» Material for this exercise:
__________

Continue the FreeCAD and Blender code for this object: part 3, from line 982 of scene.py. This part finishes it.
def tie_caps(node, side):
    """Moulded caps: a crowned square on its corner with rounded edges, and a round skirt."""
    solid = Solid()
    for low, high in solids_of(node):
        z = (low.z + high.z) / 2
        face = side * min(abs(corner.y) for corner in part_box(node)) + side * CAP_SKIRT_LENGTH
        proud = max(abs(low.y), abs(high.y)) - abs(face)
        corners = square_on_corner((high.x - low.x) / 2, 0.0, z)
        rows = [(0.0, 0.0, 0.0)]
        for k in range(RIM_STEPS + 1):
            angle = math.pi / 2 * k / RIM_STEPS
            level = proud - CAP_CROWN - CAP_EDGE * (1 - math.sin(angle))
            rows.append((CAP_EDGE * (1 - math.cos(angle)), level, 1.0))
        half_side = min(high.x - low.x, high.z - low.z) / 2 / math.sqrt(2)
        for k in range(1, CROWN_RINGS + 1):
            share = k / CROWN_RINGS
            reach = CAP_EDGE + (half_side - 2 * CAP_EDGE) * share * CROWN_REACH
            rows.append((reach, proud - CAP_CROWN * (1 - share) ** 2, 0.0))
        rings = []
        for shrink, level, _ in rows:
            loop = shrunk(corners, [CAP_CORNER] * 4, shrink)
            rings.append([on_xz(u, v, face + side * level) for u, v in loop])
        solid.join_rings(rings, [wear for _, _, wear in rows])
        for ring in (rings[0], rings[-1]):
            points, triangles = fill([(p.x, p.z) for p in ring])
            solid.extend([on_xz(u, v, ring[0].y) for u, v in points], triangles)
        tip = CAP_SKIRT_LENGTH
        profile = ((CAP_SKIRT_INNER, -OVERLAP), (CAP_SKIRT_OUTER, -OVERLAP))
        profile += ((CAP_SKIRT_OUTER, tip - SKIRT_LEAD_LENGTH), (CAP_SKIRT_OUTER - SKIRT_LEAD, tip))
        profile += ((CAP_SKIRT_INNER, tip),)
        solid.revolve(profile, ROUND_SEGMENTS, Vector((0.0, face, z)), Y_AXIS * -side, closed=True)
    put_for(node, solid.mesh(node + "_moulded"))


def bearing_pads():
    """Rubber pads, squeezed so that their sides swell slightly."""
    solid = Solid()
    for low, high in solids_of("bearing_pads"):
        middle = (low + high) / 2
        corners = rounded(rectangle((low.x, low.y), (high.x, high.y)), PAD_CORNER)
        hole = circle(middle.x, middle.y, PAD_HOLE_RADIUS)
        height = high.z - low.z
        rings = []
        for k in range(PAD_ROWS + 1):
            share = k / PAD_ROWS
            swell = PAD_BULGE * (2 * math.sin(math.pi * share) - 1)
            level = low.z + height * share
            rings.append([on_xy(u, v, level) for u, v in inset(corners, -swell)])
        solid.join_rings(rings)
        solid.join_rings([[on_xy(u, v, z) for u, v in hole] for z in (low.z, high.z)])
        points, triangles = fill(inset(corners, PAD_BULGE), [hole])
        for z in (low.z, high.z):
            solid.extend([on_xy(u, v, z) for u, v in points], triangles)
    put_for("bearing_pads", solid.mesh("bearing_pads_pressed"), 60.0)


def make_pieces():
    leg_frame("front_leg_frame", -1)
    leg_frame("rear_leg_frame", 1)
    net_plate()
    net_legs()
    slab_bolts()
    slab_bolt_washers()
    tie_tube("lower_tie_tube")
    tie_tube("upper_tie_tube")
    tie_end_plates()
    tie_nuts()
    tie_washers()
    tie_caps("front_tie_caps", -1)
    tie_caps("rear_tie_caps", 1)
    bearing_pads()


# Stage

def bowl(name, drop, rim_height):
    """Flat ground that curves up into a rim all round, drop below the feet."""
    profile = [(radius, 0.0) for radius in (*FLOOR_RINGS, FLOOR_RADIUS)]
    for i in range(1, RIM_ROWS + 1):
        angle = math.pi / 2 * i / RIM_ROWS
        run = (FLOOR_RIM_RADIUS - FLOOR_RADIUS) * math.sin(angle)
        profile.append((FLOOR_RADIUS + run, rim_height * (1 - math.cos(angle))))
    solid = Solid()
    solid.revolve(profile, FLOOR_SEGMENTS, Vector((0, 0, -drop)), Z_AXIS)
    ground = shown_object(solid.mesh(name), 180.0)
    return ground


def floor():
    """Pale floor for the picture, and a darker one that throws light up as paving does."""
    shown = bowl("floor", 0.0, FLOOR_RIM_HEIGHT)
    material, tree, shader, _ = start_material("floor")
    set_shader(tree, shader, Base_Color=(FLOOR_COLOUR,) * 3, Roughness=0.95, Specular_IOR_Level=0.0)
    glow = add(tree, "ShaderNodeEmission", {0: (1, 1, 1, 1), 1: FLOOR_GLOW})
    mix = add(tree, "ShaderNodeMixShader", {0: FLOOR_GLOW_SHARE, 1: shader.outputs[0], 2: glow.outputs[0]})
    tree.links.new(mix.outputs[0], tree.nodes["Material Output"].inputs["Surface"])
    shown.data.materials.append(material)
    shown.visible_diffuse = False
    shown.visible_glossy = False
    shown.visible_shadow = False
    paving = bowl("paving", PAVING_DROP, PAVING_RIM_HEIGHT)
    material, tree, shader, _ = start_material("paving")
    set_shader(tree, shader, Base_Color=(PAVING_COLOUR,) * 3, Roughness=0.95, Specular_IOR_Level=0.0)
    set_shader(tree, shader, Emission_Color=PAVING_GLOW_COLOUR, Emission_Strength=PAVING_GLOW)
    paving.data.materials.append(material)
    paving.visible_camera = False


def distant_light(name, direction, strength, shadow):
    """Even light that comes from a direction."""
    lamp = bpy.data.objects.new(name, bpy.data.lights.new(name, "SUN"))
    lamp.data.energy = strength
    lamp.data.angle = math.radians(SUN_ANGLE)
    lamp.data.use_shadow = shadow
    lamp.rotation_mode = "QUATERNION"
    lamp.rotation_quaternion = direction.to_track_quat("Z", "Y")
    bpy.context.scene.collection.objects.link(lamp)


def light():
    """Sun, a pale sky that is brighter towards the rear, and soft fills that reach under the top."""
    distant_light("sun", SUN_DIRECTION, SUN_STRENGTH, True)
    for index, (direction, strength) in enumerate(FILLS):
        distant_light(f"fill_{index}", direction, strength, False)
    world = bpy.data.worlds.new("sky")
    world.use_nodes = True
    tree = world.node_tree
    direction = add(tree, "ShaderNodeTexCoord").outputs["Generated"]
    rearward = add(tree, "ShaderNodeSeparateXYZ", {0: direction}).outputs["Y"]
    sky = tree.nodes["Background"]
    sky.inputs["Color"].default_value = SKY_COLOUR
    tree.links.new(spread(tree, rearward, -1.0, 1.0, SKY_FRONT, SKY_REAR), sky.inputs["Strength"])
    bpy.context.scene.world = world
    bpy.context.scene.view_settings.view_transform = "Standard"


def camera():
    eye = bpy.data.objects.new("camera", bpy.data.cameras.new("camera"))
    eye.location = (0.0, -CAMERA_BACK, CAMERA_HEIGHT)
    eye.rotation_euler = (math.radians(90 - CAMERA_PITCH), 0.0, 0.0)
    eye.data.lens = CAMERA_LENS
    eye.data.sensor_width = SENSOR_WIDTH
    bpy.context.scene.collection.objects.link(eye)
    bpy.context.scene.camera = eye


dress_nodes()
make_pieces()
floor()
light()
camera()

__________

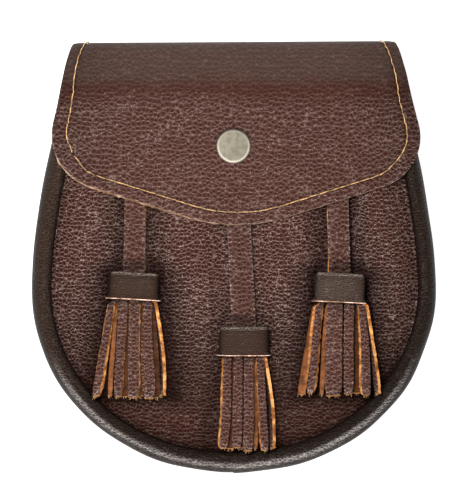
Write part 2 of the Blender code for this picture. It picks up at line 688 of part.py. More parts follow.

__________

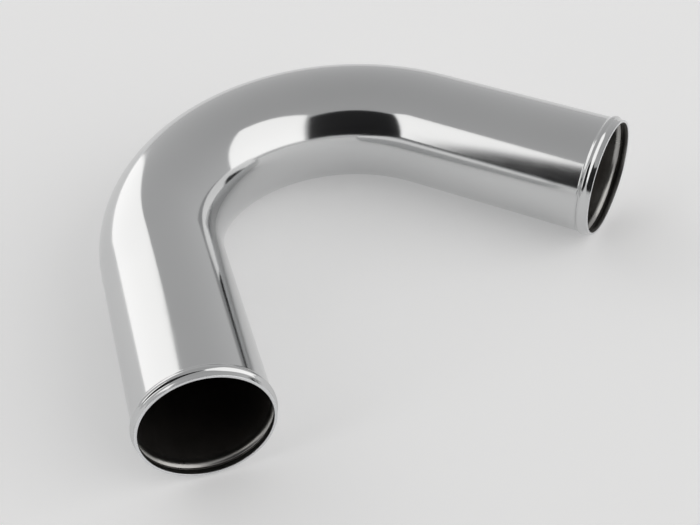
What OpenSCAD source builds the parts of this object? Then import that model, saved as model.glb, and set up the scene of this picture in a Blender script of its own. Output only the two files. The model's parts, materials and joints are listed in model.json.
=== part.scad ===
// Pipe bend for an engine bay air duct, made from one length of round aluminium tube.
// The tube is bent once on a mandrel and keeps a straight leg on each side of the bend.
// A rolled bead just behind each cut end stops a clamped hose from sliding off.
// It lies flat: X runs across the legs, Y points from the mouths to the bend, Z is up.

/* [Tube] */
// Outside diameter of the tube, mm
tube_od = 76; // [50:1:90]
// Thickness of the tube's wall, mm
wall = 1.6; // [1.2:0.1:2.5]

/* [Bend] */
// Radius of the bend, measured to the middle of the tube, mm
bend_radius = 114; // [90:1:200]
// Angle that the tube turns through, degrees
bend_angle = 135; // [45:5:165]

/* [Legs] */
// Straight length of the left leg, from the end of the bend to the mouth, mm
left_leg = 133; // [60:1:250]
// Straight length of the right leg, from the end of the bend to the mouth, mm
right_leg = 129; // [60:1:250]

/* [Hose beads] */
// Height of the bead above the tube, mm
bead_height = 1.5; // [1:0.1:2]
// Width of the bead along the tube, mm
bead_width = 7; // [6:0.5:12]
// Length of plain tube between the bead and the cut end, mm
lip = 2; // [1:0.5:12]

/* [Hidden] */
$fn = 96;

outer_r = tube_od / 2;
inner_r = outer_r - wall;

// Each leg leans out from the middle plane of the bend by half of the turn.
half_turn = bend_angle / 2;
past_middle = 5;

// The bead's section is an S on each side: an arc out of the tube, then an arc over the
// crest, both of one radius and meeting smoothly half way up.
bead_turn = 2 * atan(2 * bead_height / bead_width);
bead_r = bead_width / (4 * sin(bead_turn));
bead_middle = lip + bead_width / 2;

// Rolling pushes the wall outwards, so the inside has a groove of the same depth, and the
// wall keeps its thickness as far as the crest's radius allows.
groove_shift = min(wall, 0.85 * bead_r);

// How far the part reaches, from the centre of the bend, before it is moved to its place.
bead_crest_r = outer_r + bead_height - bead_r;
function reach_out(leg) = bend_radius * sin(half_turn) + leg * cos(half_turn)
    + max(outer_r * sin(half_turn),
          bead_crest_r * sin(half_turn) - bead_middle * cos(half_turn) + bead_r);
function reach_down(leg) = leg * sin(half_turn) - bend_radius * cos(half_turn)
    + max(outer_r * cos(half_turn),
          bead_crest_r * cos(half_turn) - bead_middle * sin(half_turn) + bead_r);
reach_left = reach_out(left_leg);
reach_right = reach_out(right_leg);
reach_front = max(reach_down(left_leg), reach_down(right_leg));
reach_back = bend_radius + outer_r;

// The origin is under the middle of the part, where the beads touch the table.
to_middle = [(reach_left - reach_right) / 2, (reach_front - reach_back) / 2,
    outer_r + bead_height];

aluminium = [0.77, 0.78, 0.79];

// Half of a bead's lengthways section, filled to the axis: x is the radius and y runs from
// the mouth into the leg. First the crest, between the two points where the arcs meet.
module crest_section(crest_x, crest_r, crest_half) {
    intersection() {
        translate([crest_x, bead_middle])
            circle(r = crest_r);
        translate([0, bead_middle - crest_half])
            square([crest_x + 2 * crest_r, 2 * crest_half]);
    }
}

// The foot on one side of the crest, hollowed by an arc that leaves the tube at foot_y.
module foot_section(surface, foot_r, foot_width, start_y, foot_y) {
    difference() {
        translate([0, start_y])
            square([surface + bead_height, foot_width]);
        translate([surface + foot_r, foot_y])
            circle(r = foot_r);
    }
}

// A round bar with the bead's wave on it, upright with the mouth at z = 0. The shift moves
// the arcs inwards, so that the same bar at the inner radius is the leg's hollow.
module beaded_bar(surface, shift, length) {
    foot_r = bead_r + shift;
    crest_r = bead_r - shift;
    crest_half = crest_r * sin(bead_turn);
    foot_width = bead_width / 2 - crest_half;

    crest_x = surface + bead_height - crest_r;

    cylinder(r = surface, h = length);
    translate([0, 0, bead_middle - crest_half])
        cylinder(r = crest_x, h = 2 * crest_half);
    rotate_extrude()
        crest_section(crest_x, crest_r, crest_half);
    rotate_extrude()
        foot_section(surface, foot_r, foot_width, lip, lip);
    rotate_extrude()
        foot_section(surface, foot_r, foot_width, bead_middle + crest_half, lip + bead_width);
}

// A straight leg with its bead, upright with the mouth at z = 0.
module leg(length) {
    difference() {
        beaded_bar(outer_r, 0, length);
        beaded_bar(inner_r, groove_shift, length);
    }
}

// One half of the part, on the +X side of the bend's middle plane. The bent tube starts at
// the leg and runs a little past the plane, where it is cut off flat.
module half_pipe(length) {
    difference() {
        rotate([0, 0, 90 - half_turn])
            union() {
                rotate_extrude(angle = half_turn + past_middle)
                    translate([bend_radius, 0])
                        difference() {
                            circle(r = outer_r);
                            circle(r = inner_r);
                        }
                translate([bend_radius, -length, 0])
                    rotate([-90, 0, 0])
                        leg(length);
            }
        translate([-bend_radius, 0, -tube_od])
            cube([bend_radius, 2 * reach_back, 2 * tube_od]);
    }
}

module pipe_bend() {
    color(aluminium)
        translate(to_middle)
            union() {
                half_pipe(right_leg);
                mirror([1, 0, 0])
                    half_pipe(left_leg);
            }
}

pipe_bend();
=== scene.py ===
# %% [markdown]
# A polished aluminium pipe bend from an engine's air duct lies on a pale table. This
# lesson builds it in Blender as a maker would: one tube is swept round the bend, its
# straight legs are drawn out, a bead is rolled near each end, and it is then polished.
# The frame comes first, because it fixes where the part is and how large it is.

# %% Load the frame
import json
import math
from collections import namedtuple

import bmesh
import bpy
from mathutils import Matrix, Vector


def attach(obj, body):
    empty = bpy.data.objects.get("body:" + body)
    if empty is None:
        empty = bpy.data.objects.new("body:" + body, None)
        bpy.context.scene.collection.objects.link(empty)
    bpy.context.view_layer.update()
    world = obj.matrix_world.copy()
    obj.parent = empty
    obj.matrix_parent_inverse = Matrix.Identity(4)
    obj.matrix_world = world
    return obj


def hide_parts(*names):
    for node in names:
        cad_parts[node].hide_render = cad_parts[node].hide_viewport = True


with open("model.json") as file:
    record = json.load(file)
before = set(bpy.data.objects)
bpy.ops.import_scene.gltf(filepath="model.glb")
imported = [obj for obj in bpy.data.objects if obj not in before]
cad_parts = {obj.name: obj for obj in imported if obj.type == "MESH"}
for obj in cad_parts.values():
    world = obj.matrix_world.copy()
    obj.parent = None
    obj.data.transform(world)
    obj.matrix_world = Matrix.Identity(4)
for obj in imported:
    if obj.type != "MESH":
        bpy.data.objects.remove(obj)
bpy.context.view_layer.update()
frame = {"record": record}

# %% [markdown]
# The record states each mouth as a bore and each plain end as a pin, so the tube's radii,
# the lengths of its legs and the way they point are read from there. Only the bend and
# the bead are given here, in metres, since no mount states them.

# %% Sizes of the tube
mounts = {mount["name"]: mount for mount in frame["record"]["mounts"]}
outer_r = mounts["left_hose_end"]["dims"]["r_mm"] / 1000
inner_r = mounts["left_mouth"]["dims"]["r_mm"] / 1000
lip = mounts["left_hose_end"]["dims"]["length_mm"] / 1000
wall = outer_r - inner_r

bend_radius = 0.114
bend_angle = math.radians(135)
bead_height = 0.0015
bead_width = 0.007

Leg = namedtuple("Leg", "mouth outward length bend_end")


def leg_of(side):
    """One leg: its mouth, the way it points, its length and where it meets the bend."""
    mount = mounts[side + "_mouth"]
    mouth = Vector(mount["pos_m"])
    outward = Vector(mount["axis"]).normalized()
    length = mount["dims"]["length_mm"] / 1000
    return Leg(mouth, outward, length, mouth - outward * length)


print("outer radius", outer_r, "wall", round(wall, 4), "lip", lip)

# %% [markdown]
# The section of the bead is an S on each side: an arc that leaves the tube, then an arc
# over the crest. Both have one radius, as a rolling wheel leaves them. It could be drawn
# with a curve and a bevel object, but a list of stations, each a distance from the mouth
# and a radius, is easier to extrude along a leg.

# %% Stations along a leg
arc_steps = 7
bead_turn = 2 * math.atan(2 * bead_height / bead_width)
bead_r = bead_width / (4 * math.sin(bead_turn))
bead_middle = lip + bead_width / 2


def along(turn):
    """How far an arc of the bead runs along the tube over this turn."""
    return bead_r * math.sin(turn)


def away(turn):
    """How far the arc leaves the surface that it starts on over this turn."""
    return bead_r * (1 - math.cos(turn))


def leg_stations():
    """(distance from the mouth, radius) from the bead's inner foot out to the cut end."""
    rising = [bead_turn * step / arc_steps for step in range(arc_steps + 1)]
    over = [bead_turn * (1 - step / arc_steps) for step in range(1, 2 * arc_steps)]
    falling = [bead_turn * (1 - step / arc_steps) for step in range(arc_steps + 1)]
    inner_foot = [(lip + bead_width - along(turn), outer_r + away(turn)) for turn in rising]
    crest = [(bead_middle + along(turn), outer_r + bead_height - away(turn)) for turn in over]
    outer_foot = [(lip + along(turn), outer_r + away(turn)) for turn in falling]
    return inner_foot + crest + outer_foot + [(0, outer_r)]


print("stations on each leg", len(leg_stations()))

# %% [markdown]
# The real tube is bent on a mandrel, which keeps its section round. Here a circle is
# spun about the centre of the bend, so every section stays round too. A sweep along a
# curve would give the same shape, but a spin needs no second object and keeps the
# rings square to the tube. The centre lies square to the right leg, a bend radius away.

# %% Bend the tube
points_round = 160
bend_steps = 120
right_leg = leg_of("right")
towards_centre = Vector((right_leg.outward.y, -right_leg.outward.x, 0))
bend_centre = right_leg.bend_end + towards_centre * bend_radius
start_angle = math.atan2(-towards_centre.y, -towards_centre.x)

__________

» What to produce:
Give again the run of lines that opens at the line with "obj.data.transform(world)" and closes at the line with "# the bead are", exactly, and only that run.

» The response:
    obj.data.transform(world)
    obj.matrix_world = Matrix.Identity(4)
for obj in imported:
    if obj.type != "MESH":
        bpy.data.objects.remove(obj)
bpy.context.view_layer.update()
frame = {"record": record}

# %% [markdown]
# The record states each mouth as a bore and each plain end as a pin, so the tube's radii,
# the lengths of its legs and the way they point are read from there. Only the bend and
# the bead are given here, in metres, since no mount states them.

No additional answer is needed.